Radxa Taco V1.61 Turns the Raspberry Pi CM5 Into a Five-Drive NAS for Around $65
Radxa's updated Taco V1.61 carrier board for the Raspberry Pi Compute Module 5 packs five SATA ports, dual Ethernet, NVMe, and RAID support into a 114×85mm footprint.
The Raspberry Pi CM5 NAS Build Just Got Much More Accessible
Building a home NAS or homelab server has traditionally required either purpose-built hardware that locks you into a vendor's ecosystem, or a full-size motherboard and chassis consuming significant space and power budget. Radxa has been chipping away at this problem with its Taco carrier board series, and the V1.61 update — released April 2, 2026 and now designed exclusively for the Raspberry Pi Compute Module 5 — represents a significant step forward for the compact self-hosted storage space.
What's on the Board
The Taco V1.61 is a 114 × 85 mm carrier board built around the CM5 form factor. That small footprint packs a dense set of storage and networking interfaces:
- **5× SATA III ports** — the headline feature. Five drives in a board smaller than a hardcover book
- **1× M.2 2280 NVMe slot** (PCIe 3.0 x1) — for a fast cache or OS drive
- **Dual Ethernet** — one Gigabit, one 2.5 Gigabit port
- **USB 3.2 Gen 1** — two ports for external storage or peripherals
- **Full-size HDMI** — for direct display output when needed
- **PCIe 3.0 x4 slot** — expansion possibilities including additional storage controllers
The CM5 slot supports all RAM configurations (1GB through 8GB) and both the Lite and eMMC variants.
RAID Supported Out of the Box
Software RAID 0, 1, 5, and 10 are all supported through Linux's mdadm framework, which is well-documented and widely used in the homelab community. For a three-to-five drive NAS build, RAID 5 delivers redundancy with efficient storage utilization. The CM5's ARM Cortex-A76 cores handle mdadm parity calculations well for home NAS workloads.

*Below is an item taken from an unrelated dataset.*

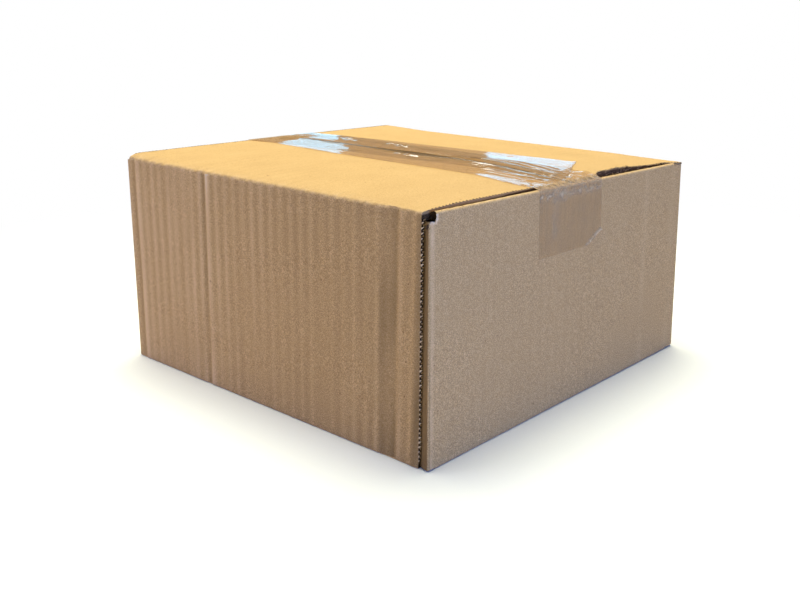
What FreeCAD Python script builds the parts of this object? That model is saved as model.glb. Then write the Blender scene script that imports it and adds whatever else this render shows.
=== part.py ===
"""A closed carton, folded from one sheet of fluted board and sealed with packing tape.

Millimetres. The origin is at the middle of the base, +Z is up. The long panels face -Y and +Y,
the end panels face -X and +X. The sheet is glued to itself at the corner between -Y and +X.
"""
import FreeCAD, Part
import math
import os

from FreeCAD import Vector

# Outside sizes of the box, measured to its creases
carton_length = 203.0
carton_width = 193.0
carton_height = 102.0

# The board: two liners with a fluted core between them
board = 3.0
liner = 0.3
flute_pitch = 6.5
flute_web = 0.5
mouth_depth = 5.0
edge_groove = 2.0

# Folds
crease_radius = 1.0
corner_radius = 2.0
crease_ridge = 1.4
inner_chamfer = 1.0
flap_root = 10.0

# Flaps: how far the closed flaps stand over the creases, and what the slots take off them
top_swell = 2.0
swell_run = 28.0
swell_radius = 40.0
stack_gap = 0.3
seam_gap = 1.0
long_flap_setback = 3.6
end_flap_setback = 8.0
joint_flap_setback = 4.5

# Corners of the walls, under the slots
top_corner_drop = 1.0
base_corner_lift = 0.5
joint_notch = 4.2

# The glued joint: a tab from the end panel lies behind the long panel's cut edge
tab_width = 34.0
tab_trim = 8.0
tab_taper = 9.0
joint_edge_top_setback = 2.6
joint_edge_base_setback = 4.2
joint_fold_depth = 0.4
joint_fold_width = 2.2
joint_fold_root = 6.0

# Tape
tape = 0.1
tape_width = 48.0
over_strip_shift = -2.4
over_strip_near_leg = 30.0
over_strip_far_leg = 34.0
tape_slack = 0.2
under_strip_far_end = -97.0
under_strip_near_end = 83.0
under_strip_far_shift = 2.5
under_strip_near_shift = 15.0
under_strip_cut = 24.0
base_strip_short = 8.0

half_length = carton_length / 2
half_width = carton_width / 2
flap_depth = half_width - seam_gap / 2
end_flap_depth = half_width
top_plane = carton_height + top_swell
core = board - 2 * liner


def rounded_face(corners, place):
    """A flat face inside corners (u, v) or (u, v, radius), put into space by place(u, v)."""
    count = len(corners)
    flat = [Vector(c[0], c[1], 0) for c in corners]
    edges = []
    starts = []
    ends = []
    for i in range(count):
        radius = corners[i][2] if len(corners[i]) > 2 else 0
        here = flat[i]
        before = (flat[i - 1] - here).normalize()
        after = (flat[(i + 1) % count] - here).normalize()
        half_turn = before.getAngle(after) / 2
        reach = radius / math.tan(half_turn) if radius else 0
        starts.append(here + before * reach)
        ends.append(here + after * reach)
        if radius:
            middle = (before + after).normalize()
            centre = here + middle * (radius / math.sin(half_turn))
            edges.append(Part.Arc(*[place(p.x, p.y) for p in
                                    (starts[i], centre - middle * radius, ends[i])]).toShape())
        else:
            edges.append(None)
    loop = []
    for i in range(count):
        if edges[i]:
            loop.append(edges[i])
        following = starts[(i + 1) % count]
        if ends[i].distanceToPoint(following) > 1e-6:
            loop.append(Part.makeLine(place(ends[i].x, ends[i].y), place(following.x, following.y)))
    return Part.Face(Part.Wire(loop))


def flat_plan(z):
    """Puts (u, v) at x, y on the level z."""
    return lambda u, v: Vector(u, v, z)


def side_section(w):
    """Puts (u, v) at y, z in the plane x = w: the section of a flap hinged along X."""
    return lambda u, v: Vector(w, u, v)


def front_view(y):
    """Puts (u, v) at x, z in the plane y."""
    return lambda u, v: Vector(u, y, v)


def walls():
    """The four panels, from the long panel's cut edge round to the last end panel."""
    cut_x = half_length - joint_edge_top_setback
    outline = [
        (cut_x, -half_width),
        (-half_length, -half_width, corner_radius),
        (-half_length, half_width, corner_radius),
        (half_length, half_width, corner_radius),
        (half_length, joint_flap_setback - half_width),
        (half_length - board, joint_flap_setback - half_width),
        (half_length - board, half_width - board),
        (board - half_length, half_width - board),
        (board - half_length, board - half_width),
        (cut_x, board - half_width),
    ]
    top = carton_height - top_corner_drop
    sheet = rounded_face(outline, flat_plan(base_corner_lift)).extrude(Vector(0, 0, top - base_corner_lift))
    lean = rounded_face([
        (cut_x, carton_height),
        (cut_x + board, carton_height),
        (cut_x + board, 0),
        (half_length - joint_edge_base_setback, 0),
    ], front_view(-half_width - board)).extrude(Vector(0, 2 * board, 0))
    return sheet.cut(lean)


def joint_tab():
    """The end panel's fold at the glued corner, and the tab that lies behind the long panel."""
    outer = half_length
    near = -half_width
    fold = rounded_face([
        (outer, near + joint_flap_setback),
        (outer, near + joint_fold_depth, corner_radius),
        (outer - joint_fold_width, near + joint_fold_depth),
        (outer - joint_fold_width - liner, near + board),
        (outer - joint_fold_root, near + board),
        (outer - joint_fold_root, near + 2 * board),
        (outer - board, near + 2 * board),
        (outer - board, near + joint_flap_setback),
    ], flat_plan(base_corner_lift)).extrude(
        Vector(0, 0, carton_height - joint_notch - base_corner_lift))
    tab = rounded_face([
        (outer - board, tab_trim),
        (outer - board, carton_height - tab_trim),
        (outer - tab_width, carton_height - tab_trim - tab_taper),
        (outer - tab_width, tab_trim + tab_taper),
    ], front_view(near + board)).extrude(Vector(0, board, 0))
    return fold.fuse(tab)


def long_flap_section(swell):
    """A long flap and the crease that it turns on; u runs inwards, v outwards from the crease."""
    under = swell - board
    return [
        (0, -flap_root),
        (0, 0, crease_radius),
        (swell_run, swell, swell_radius if swell else 0),
        (flap_depth, swell),
        (flap_depth, under),
        (board + inner_chamfer, under),
        (board, under - inner_chamfer),
        (board, -flap_root),
    ]


def end_flap_section(swell):
    """An end flap, which dips behind its crease so that the long flaps can lie on it."""
    over = swell - board - stack_gap
    under = over - board
    return [
        (0, -flap_root),
        (0, 0, crease_radius),
        (crease_ridge, 0),
        (long_flap_setback, over),
        (end_flap_depth, over),
        (end_flap_depth, under),
        (board + inner_chamfer, under),
        (board, under - inner_chamfer),
        (board, -flap_root),
    ]


def flap(section, low, high):
    """A flap on its panel, hinged along X from low to high, with its crease at y = 0 and z = 0."""
    return rounded_face(section, side_section(low)).extrude(Vector(high - low, 0, 0))


def side_groove(swell, low, high):
    """The open gap between the liners along a long flap's two ends, where the board is cut."""
    start = swell_run if swell else board + inner_chamfer
    return [Part.makeBox(edge_groove, flap_depth - start, core, Vector(x, start, swell - board + liner))
            for x in (low, high - edge_groove)]


def flute_mouths(swell, low, high):
    """The open flutes along a long flap's free edge: prisms that point up and down in turn."""
    floor = swell - board + liner
    roof = swell - liner
    count = int((high - low - 2 * edge_groove) / flute_pitch)
    first = (low + high - count * flute_pitch) / 2
    prisms = []
    for i in range(count):
        left = first + i * flute_pitch
        middle = left + flute_pitch / 2
        right = left + flute_pitch
        rising = [(left + flute_web, floor), (right - flute_web, floor), (middle, roof - flute_web)]
        next_middle = middle + flute_pitch
        falling = [(middle + flute_web, roof), (next_middle - flute_web, roof), (right, floor + flute_web)]
        wanted = [rising, falling] if i < count - 1 else [rising]
        prisms += [rounded_face(mouth, front_view(flap_depth - mouth_depth)).extrude(
            Vector(0, mouth_depth, 0)) for mouth in wanted]
    return prisms


def long_flap(swell):
    """A long flap with its fluted free edge and its open ends."""
    reach = half_length - long_flap_setback
    body = flap(long_flap_section(swell), -reach, reach)
    openings = side_groove(swell, -reach, reach) + flute_mouths(swell, -reach, reach)
    return body.cut(Part.makeCompound(openings))


def closed(shape, side, level, base=False):
    """Puts a flap made at the origin on a side of the box: 0 front, 1 right, 2 back, 3 left."""
    put = shape.mirror(Vector(0, 0, 0), Vector(0, 0, 1)) if base else shape.copy()
    put.rotate(Vector(0, 0, 0), Vector(0, 0, 1), 90 * side)
    put.translate([Vector(0, -half_width, level), Vector(half_length, 0, level),
                   Vector(0, half_width, level), Vector(-half_length, 0, level)][side])
    return put


def flaps():
    """All eight flaps, closed. The end flaps were folded first and lie inside the long ones."""
    plain = half_width - end_flap_setback
    by_joint = half_width - joint_flap_setback
    made = []
    for level, swell, base in ((carton_height, top_swell, False), (0, 0, True)):
        long_one = long_flap(swell)
        made += [closed(long_one, side, level, base) for side in (0, 2)]
        made.append(closed(flap(end_flap_section(swell), -by_joint, plain), 1, level, base))
        made.append(closed(flap(end_flap_section(swell), -plain, plain), 3, level, base))
    return made


def joint_groove():
    """The open gap between the liners down the long panel's cut edge."""
    top = half_length - joint_edge_top_setback
    base = half_length - joint_edge_base_setback
    return rounded_face([
        (top + board, carton_height - top_corner_drop - liner),
        (top - edge_groove, carton_height - top_corner_drop - liner),
        (base - edge_groove, flap_root),
        (base + board, flap_root),
    ], front_view(liner - half_width)).extrude(Vector(0, core, 0))


def carton():
    """The whole sheet as it stands closed, with the base pressed in where its tape lies."""
    sheet = walls().fuse([joint_tab()] + flaps()).removeSplitter()
    return sheet.cut([joint_groove(), base_strip()]).removeSplitter()


def strip_path():
    """The line that the long strip follows on the box, from its far end to its near end."""
    turn = carton_height - crease_radius / 2
    lip = half_length - long_flap_setback + tape_slack
    over = top_plane + tape
    return [
        (-half_length, turn - over_strip_far_leg),
        (-half_length, turn),
        (-lip, over),
        (lip, over),
        (half_length, turn),
        (half_length, turn - over_strip_near_leg),
    ]


def thickened(path):
    """A path of (x, z) points with the same path at the tape's thickness outside it, as an outline."""
    outer = []
    for i, point in enumerate(path):
        here = Vector(point[0], point[1], 0)
        ways = []
        if i > 0:
            ways.append((here - Vector(*path[i - 1], 0)).normalize())
        if i < len(path) - 1:
            ways.append((Vector(*path[i + 1], 0) - here).normalize())
        normals = [Vector(-way.y, way.x, 0) for way in ways]
        middle = normals[0] + normals[-1]
        middle.normalize()
        outer.append(here + middle * (tape / middle.dot(normals[0])))
    return list(path) + [(p.x, p.y) for p in reversed(outer)]


def over_strip():
    """The strip that seals the top seam and turns down over both end panels."""
    near_side = over_strip_shift - tape_width / 2
    return rounded_face(thickened(strip_path()), front_view(near_side)).extrude(Vector(0, tape_width, 0))


def under_strip():
    """The first strip, laid along the seam a little askew and cut off slanting before the end."""
    half = tape_width / 2
    return rounded_face([
        (under_strip_far_end, under_strip_far_shift - half),
        (under_strip_near_end + under_strip_cut / 2, under_strip_near_shift - half),
        (under_strip_near_end - under_strip_cut / 2, under_strip_near_shift + half),
        (under_strip_far_end, under_strip_far_shift + half),
    ], flat_plan(top_plane)).extrude(Vector(0, 0, tape))


def base_strip():
    """The strip along the seam of the base, which ends short of the end panels."""
    reach = half_length - base_strip_short
    return Part.makeBox(2 * reach, tape_width, tape, Vector(-reach, -tape_width / 2, 0))


def main():
    """Writes one file for each piece."""
    os.makedirs("parts", exist_ok=True)
    pieces = {
        "carton": carton(),
        "top_tape_over": over_strip(),
        "top_tape_under": under_strip(),
        "base_tape": base_strip(),
    }
    for name, shape in pieces.items():
        shape.exportStep(os.path.join("parts", name + ".step"))
        print(name, "solids", len(shape.Solids), "valid", shape.isValid(), "volume", round(shape.Volume, 1))


main()
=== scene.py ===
"""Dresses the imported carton: one folded sheet of fluted board, its sawn cut edges and its packing tape.

Lengths are millimetres in the part's own frame, and meshes are written in metres. The front panel
faces -Y and the near end panel, with the tape's leg, faces +X. The sheet is glued at the corner
between these two.
"""
from __future__ import annotations

import logging
import math
from dataclasses import dataclass, field
from enum import Enum
from typing import Callable, Sequence

import bpy
import numpy as np
from mathutils import Matrix, Vector

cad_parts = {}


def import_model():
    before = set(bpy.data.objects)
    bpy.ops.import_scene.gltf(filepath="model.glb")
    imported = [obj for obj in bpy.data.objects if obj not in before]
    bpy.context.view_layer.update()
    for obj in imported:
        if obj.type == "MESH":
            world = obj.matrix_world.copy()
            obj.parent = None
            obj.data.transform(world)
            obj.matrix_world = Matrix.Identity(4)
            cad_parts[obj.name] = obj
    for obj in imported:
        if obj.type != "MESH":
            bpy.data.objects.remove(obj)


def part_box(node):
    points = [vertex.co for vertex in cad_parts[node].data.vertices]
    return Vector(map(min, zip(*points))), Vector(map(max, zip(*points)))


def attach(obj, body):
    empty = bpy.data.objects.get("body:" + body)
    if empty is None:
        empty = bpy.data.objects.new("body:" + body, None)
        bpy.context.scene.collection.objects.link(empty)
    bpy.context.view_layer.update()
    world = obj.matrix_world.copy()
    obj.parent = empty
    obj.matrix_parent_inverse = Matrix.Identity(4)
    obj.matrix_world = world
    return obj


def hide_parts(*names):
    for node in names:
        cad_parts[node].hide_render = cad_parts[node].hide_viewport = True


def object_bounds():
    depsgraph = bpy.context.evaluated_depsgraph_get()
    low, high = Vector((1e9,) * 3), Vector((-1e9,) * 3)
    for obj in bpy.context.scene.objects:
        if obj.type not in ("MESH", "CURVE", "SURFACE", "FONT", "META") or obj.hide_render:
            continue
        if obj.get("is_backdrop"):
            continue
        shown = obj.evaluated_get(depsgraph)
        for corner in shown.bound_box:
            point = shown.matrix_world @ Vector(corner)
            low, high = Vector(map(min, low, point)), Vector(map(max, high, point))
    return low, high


MM = 0.001
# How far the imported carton's long flaps rise over its top creases, in millimetres.
FLAPS_RISE = 2.0
log = logging.getLogger("carton")

Array = np.ndarray


def smooth(value: Array | float) -> Array | float:
    """Rises from 0 to 1 with no corner as value goes from 0 to 1."""
    held = np.clip(value, 0.0, 1.0)
    return held * held * (3.0 - 2.0 * held)


def through(value: Array | float, knots: Sequence[tuple[float, float]]) -> Array:
    """A curve with no corners through the given knots, which never swings past them.

    Args:
        value: where the curve is read.
        knots: places in rising order, each with the curve's height there.

    Returns:
        The curve's height at each value, held level past the first and last knot.
    """
    x, y = np.array(knots, float).T
    rise = np.diff(y) / np.diff(x)
    same = rise[:-1] * rise[1:] > 0
    inner = np.where(same, 2 * rise[:-1] * rise[1:] / np.where(same, rise[:-1] + rise[1:], 1.0), 0.0)
    slopes = np.concatenate([[rise[0]], inner, [rise[-1]]])
    at = np.clip(np.asarray(value, float), x[0], x[-1])
    left = np.clip(np.searchsorted(x, at, side="right") - 1, 0, len(x) - 2)
    span = x[left + 1] - x[left]
    t = (at - x[left]) / span
    return (
        (1 + 2 * t) * (1 - t) ** 2 * y[left]
        + t * (1 - t) ** 2 * span * slopes[left]
        + t * t * (3 - 2 * t) * y[left + 1]
        + t * t * (t - 1) * span * slopes[left + 1]
    )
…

Sequential throughput on a RAID 5 array across five spinning drives runs to around 500–600 MB/s on the SATA side — more than sufficient for media serving, backup storage, and self-hosted cloud storage platforms like Nextcloud or Immich. The NVMe slot doubles as an ideal location for the OS drive, keeping all five SATA ports fully available for data.

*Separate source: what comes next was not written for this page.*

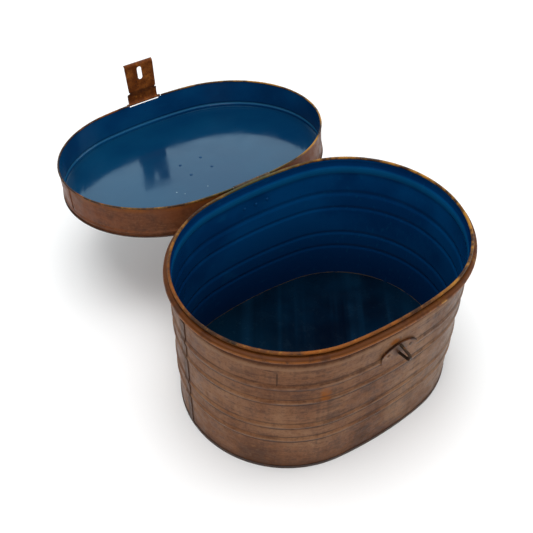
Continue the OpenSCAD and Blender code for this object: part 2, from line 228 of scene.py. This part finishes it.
def japanned(name, lid=False, seam=False, panel=False):
    n = Net(name)
    pos, nor = n.coords(lid)
    x, y, z = n.xyz(pos)
    nx, ny, nz = n.xyz(nor)
    outward = n.math("ADD", n.math("MULTIPLY", x, n.math("MULTIPLY", nx, 0.55)), n.math("MULTIPLY", y, ny))
    facing = n.step(outward, -0.004, 0.004)
    # Where a facet lies almost flat its facing says nothing, so its place in the sheet decides.
    rise = SKIRT_RISE if lid else WALL_RISE
    middle = SKIRT_MIDDLE if lid else WALL_MIDDLE
    for height, half in SKIRT_RIDGES if lid else WALL_RIDGES:
        bulge = n.step(n.math("ABSOLUTE", n.math("SUBTRACT", z, height)), half, 0.0)
        middle = n.math("ADD", n.math("MULTIPLY", bulge, rise), middle)
    placed = n.math("GREATER_THAN", oval_offset(n, x, y), middle)
    flat = n.math("GREATER_THAN", n.math("ABSOLUTE", nz), 0.75)
    outside = n.blend(flat, facing, placed)
    if panel:
        outside = n.step(nz, -0.05, 0.05)
    if seam:
        outside = 1.0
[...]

Pricing and Why It Matters
The Taco V1.61 is available through Radxa's official channels and distributors for approximately $65–$72. Combined with a Raspberry Pi CM5 (starting at $35 for the Lite configuration), you have a complete NAS carrier setup for around $100 before drives — comparable to or less than a used NAS enclosure without any compute.
For the self-hosted community, the open Linux environment is the real advantage over commercial NAS appliances. You are not locked into a proprietary OS or vendor app ecosystem — full Docker, full Kubernetes, and any ARM-compatible software stack you choose.
Who This Is For
The Radxa Taco V1.61 is purpose-built for homelab builders and self-hosters who want to run a compact, power-efficient NAS on familiar single-board-computer hardware. The CM5's improved performance over its predecessor — particularly its PCIe 3.0 support — makes the Taco V1.61 noticeably more capable for RAID and NVMe workloads than the previous CM4-based version.
If you have been waiting for an affordable, CM5-compatible NAS carrier with enough drive bays to do something genuinely useful, the Taco V1.61 is worth a close look.